To determine the percentage of pregnant women who are potential candidates for a normal birth in the region of Cantabria, Spain. Also, to compare the main clinical practice outcome indicators and the rates of maternal and neonatal morbidity among the group of candidate women versus non-candidates.
A cross-sectional study.
A tertiary Hospital in Cantabria (Northern region of Spain).
The study population comprised the total number of hospital births that took place between 1 January 2014 and 31 December 2014 (n=3315).
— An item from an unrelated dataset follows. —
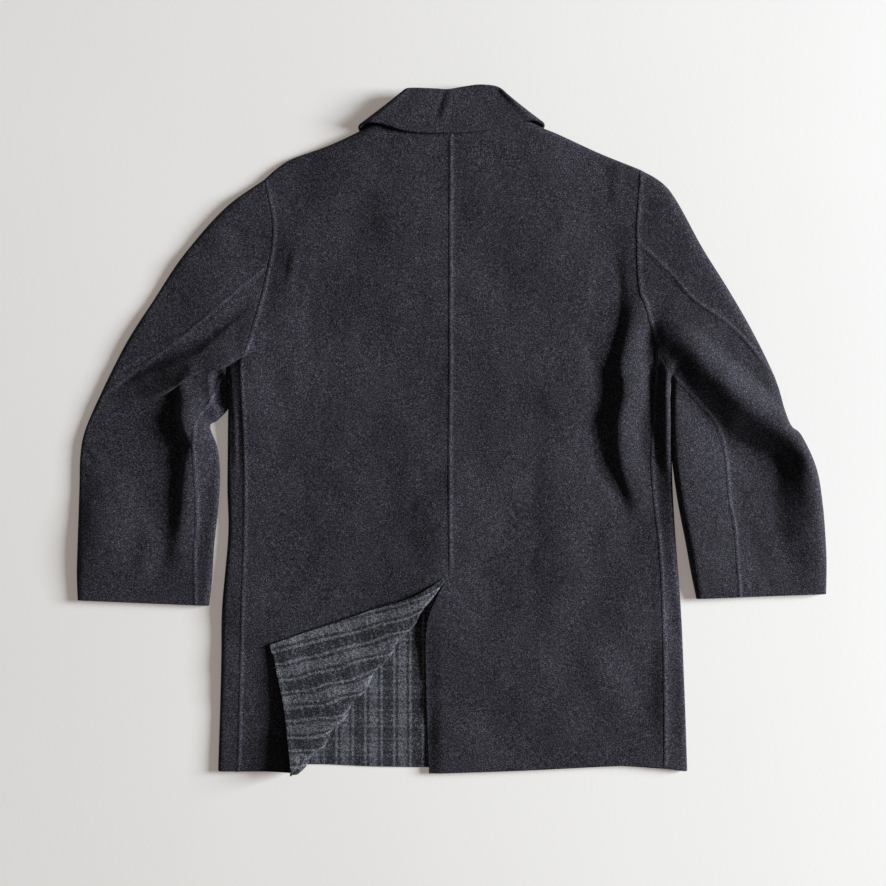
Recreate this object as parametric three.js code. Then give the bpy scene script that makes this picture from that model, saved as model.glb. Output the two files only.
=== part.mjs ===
import * as THREE from "three";

// A man's wool coat laid face down, seen from the back. Millimetres: X across the back towards the
// wearer's right, Y from hem to collar, Z up from the table. The middle surface of each piece of
// cloth is worked out first and then given its thickness.
const cloth = 2.5; // double-faced wool coating
const seamGap = 0.3;
const layer = cloth + 0.4; // from the middle of one layer to the middle of the next, lying on it
const tableMid = cloth / 2; // middle of the cloth that lies on the table
const flatRise = 7.7; // middle of the upper layer over the back
const neckRise = 13.5; // and round the neck, where the collar lies underneath as well
const endRise = 7.2; // middle of the upper layer at hem and cuffs
const widestRoll = 15; // furthest that a folded edge is still rounding over
const frontOverlap = { left: 28, right: -20 }; // where each front ends, past the centre line

const rowsBelow = 12; // rows of the body from hem to armpit
const rowsAbove = 5; // from armpit to shoulder, between the rows that round the edges
const rollSteps = [0, 0.14, 0.5, 1]; // part of the roll at each row that rounds an edge
const stripSteps = [0, 0.18, 0.4, 0.68, 1]; // across a strip from a folded edge to a seam
const shoulderColumns = 9;
const neckColumns = 4;

const wool = new THREE.MeshStandardMaterial({ color: 0x2d2c32, roughness: 0.95, metalness: 0 });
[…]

Secondary registers were accessed to review the main indicators of care and the outcome of births. The ?2 test or the Student's t-test were used to compare both groups for the categorical and continuous variables, respectively. In total, 1863 births (56.20%) were candidates for applying the strategy of care for a normal birth. In 50.86% of these candidate births, an episiotomy was performed, compared with 60.96% in the group of non-candidates (p<0.001). Regarding caesarean sections, these were carried out in 19.32% of the candidate births, compared with 26.79% of non-candidate births (p<0.001). Furthermore, there were statistically significant differences between the groups according to the type of birth, the need for instrumental birthing methods, the existence of perineal tears, Apgar scores and the requirement for the infant to be admitted to the neonatal intensive care unit.
Our results suggest a differential clinical practice, in line with the recommendations of the Clinical Practice Guidelines for Care of Normal Birth. Nonetheless, improvements are necessary regarding the care provided to women and infants, as the percentages of episiotomies and caesarean sections are still high when compared with current standards and compared with other reports.